* Exercise task:
Reproduce only this span: the line containing "for name, shape", the line containing "obj.parent = empty", and every line between them, all exactly as given.

[Scripts that build objects]
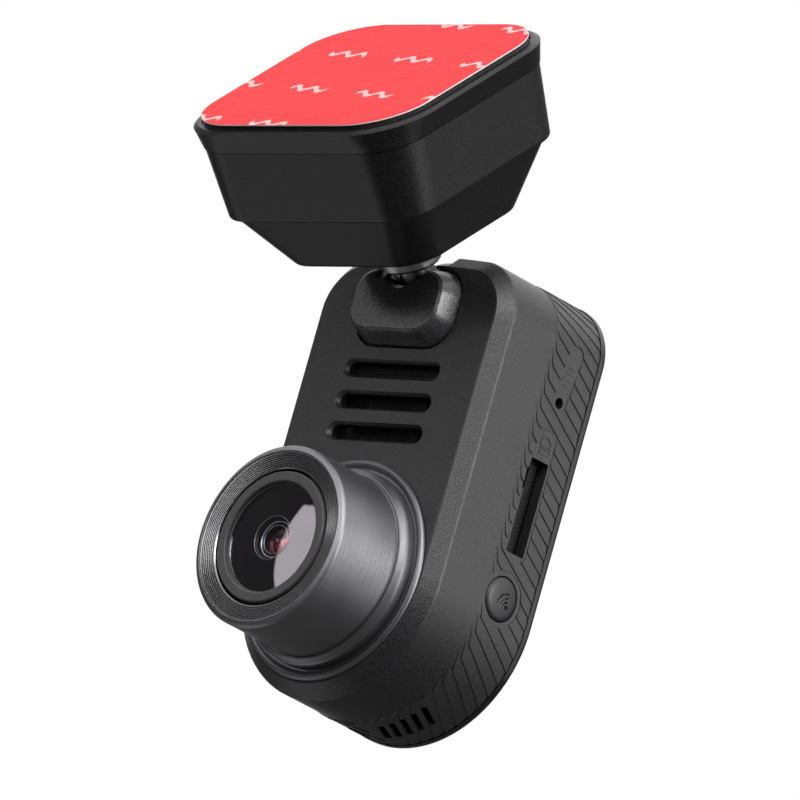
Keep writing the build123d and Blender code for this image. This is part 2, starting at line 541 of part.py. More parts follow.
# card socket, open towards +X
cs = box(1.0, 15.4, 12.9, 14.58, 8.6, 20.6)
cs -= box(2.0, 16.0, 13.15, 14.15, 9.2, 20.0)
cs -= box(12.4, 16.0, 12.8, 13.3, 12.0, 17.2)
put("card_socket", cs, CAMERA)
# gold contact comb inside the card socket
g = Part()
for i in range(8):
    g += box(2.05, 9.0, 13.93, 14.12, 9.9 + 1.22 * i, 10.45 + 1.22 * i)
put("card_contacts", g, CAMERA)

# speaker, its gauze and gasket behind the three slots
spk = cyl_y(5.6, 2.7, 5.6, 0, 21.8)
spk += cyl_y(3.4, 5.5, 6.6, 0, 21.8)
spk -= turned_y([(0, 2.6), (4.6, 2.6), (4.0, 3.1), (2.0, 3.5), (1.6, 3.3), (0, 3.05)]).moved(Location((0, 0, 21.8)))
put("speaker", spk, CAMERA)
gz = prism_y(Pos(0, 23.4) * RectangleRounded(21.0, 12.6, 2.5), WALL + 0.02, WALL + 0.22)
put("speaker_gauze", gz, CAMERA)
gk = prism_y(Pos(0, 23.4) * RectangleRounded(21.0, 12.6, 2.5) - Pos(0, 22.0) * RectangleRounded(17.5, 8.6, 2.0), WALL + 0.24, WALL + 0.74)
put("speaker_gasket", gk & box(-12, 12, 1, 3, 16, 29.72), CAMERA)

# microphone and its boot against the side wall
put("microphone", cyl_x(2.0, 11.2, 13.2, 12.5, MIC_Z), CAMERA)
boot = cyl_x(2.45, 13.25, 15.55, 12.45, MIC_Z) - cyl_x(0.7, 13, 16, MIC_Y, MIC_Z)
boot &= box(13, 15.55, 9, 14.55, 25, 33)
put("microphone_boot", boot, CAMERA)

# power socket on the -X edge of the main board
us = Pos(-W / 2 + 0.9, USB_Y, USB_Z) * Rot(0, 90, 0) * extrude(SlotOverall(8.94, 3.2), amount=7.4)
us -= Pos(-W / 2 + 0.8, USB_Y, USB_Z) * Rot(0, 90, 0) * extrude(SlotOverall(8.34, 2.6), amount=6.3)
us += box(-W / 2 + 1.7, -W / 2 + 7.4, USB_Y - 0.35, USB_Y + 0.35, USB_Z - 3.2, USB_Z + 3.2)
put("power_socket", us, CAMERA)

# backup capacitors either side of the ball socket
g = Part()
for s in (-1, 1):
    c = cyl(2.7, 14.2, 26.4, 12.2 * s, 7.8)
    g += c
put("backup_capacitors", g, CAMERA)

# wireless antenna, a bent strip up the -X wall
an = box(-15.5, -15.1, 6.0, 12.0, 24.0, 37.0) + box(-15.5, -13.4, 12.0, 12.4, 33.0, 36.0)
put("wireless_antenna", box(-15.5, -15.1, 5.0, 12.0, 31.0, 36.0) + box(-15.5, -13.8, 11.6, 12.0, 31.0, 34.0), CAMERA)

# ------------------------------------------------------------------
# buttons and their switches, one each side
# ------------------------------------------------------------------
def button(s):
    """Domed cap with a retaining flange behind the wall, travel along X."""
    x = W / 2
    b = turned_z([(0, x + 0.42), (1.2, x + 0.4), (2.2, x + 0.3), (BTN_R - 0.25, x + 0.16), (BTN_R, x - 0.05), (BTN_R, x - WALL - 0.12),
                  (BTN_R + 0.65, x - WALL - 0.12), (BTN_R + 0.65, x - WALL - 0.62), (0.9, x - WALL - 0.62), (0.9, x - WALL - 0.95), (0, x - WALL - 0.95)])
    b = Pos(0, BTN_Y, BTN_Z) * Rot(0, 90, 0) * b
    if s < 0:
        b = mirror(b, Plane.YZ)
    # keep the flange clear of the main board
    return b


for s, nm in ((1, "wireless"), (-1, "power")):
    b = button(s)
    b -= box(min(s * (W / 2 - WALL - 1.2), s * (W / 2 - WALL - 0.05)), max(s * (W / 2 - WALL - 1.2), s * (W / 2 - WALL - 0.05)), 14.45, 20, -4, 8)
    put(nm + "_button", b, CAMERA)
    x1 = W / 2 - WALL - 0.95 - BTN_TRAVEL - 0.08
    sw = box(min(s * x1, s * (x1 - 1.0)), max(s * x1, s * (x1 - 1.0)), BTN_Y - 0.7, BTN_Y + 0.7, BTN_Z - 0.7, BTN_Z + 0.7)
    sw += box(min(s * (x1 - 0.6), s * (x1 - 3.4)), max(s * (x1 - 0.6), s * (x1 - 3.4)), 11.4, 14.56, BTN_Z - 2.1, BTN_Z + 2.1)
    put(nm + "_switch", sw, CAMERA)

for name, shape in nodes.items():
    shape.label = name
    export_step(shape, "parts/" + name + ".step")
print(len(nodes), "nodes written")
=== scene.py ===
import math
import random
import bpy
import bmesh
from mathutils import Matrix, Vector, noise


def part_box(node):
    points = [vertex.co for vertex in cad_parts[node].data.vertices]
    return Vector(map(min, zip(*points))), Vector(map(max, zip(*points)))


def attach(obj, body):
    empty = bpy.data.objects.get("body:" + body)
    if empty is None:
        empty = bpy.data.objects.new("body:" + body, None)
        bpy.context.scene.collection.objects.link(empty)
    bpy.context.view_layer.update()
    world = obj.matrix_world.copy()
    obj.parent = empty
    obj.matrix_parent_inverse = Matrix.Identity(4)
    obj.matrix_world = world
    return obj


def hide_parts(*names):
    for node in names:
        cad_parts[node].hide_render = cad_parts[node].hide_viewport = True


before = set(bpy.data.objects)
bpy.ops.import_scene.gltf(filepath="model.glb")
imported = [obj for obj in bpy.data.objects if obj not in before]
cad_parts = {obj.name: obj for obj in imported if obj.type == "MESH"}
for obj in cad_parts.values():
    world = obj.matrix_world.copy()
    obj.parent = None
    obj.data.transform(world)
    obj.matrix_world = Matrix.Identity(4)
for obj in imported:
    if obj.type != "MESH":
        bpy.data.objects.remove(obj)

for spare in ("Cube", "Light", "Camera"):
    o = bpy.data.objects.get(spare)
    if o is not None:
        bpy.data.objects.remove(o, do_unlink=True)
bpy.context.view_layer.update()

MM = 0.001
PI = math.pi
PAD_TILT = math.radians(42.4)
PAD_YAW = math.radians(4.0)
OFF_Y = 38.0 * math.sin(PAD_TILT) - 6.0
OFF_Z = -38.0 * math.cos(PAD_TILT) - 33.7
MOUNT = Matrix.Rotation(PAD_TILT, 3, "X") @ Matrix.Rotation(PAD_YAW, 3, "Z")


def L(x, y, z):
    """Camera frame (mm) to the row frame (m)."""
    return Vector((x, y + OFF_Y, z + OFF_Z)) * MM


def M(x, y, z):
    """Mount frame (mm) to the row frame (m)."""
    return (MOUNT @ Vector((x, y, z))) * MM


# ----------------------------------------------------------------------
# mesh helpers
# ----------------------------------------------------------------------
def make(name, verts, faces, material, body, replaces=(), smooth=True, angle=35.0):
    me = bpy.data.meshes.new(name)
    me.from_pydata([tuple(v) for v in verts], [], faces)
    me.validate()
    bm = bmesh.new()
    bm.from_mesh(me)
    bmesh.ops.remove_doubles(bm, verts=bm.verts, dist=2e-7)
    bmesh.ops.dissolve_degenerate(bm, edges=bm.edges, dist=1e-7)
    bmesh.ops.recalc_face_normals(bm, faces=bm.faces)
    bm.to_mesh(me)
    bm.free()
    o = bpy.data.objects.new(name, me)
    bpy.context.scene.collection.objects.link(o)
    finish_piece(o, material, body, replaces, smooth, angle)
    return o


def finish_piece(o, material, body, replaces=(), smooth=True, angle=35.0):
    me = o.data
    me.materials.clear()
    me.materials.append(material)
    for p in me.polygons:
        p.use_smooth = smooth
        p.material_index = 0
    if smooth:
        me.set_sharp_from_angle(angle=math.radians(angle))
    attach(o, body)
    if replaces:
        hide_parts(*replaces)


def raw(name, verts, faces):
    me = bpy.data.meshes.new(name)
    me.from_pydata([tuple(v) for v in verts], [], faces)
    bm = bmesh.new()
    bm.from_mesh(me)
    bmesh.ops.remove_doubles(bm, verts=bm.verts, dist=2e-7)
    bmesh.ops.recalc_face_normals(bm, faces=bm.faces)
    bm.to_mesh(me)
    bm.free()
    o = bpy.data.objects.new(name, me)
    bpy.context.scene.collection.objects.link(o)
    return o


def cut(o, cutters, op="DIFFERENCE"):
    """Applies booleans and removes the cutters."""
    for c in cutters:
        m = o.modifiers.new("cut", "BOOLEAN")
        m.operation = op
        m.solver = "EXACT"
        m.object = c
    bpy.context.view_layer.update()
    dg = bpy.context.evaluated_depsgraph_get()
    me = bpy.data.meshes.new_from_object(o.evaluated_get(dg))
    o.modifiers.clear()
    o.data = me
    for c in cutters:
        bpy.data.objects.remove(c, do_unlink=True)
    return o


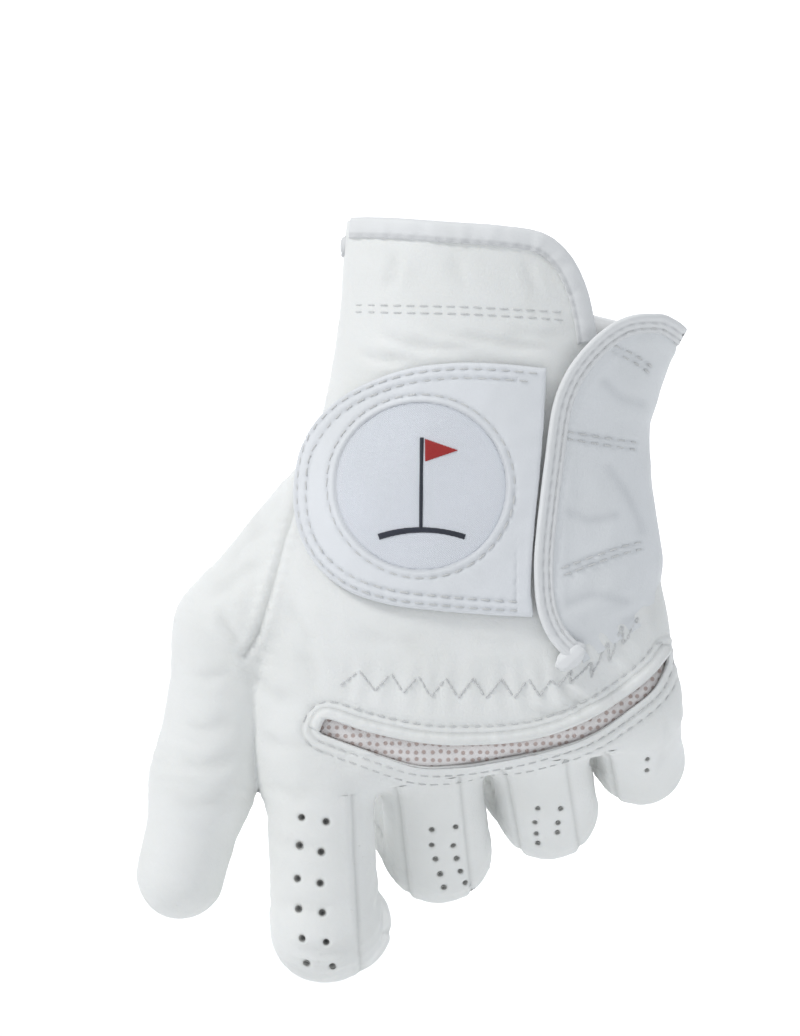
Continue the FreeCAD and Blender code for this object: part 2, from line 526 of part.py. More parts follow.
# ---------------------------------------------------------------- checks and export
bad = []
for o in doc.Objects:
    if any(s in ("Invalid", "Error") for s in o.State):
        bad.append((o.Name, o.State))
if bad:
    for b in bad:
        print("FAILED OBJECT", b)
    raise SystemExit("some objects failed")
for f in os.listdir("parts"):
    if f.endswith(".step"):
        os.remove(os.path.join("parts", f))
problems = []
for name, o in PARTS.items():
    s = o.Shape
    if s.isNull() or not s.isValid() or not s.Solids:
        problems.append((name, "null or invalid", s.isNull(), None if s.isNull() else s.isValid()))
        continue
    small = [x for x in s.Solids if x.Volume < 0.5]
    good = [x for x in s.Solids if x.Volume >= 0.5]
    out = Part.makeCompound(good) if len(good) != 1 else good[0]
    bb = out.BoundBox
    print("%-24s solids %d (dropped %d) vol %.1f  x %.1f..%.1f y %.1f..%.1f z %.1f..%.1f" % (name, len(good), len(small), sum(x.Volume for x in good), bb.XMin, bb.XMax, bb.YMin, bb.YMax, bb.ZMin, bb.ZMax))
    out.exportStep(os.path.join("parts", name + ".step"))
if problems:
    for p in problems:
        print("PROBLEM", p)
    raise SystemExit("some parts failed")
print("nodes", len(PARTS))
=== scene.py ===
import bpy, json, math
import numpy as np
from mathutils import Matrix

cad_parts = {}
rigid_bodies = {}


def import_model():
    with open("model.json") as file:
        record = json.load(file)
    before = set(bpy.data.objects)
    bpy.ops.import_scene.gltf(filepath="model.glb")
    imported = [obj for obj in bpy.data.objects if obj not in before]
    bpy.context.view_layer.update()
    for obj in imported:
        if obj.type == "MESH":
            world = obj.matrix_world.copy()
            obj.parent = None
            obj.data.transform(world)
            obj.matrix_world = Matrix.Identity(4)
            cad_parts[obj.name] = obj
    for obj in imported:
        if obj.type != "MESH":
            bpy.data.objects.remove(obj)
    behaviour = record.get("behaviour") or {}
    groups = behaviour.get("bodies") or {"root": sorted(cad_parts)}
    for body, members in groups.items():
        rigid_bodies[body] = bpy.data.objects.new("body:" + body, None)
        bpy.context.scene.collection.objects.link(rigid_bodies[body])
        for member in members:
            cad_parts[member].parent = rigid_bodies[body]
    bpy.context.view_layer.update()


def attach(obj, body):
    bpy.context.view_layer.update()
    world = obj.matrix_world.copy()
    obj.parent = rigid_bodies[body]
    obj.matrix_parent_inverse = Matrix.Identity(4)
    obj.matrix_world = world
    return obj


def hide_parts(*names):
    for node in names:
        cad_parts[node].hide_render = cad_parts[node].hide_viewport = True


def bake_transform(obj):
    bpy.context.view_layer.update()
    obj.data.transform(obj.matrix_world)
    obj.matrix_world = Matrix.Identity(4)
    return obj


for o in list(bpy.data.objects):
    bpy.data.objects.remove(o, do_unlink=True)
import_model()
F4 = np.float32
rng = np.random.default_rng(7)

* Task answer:
for name, shape in nodes.items():
    shape.label = name
    export_step(shape, "parts/" + name + ".step")
print(len(nodes), "nodes written")
=== scene.py ===
import math
import random
import bpy
import bmesh
from mathutils import Matrix, Vector, noise


def part_box(node):
    points = [vertex.co for vertex in cad_parts[node].data.vertices]
    return Vector(map(min, zip(*points))), Vector(map(max, zip(*points)))


def attach(obj, body):
    empty = bpy.data.objects.get("body:" + body)
    if empty is None:
        empty = bpy.data.objects.new("body:" + body, None)
        bpy.context.scene.collection.objects.link(empty)
    bpy.context.view_layer.update()
    world = obj.matrix_world.copy()
    obj.parent = empty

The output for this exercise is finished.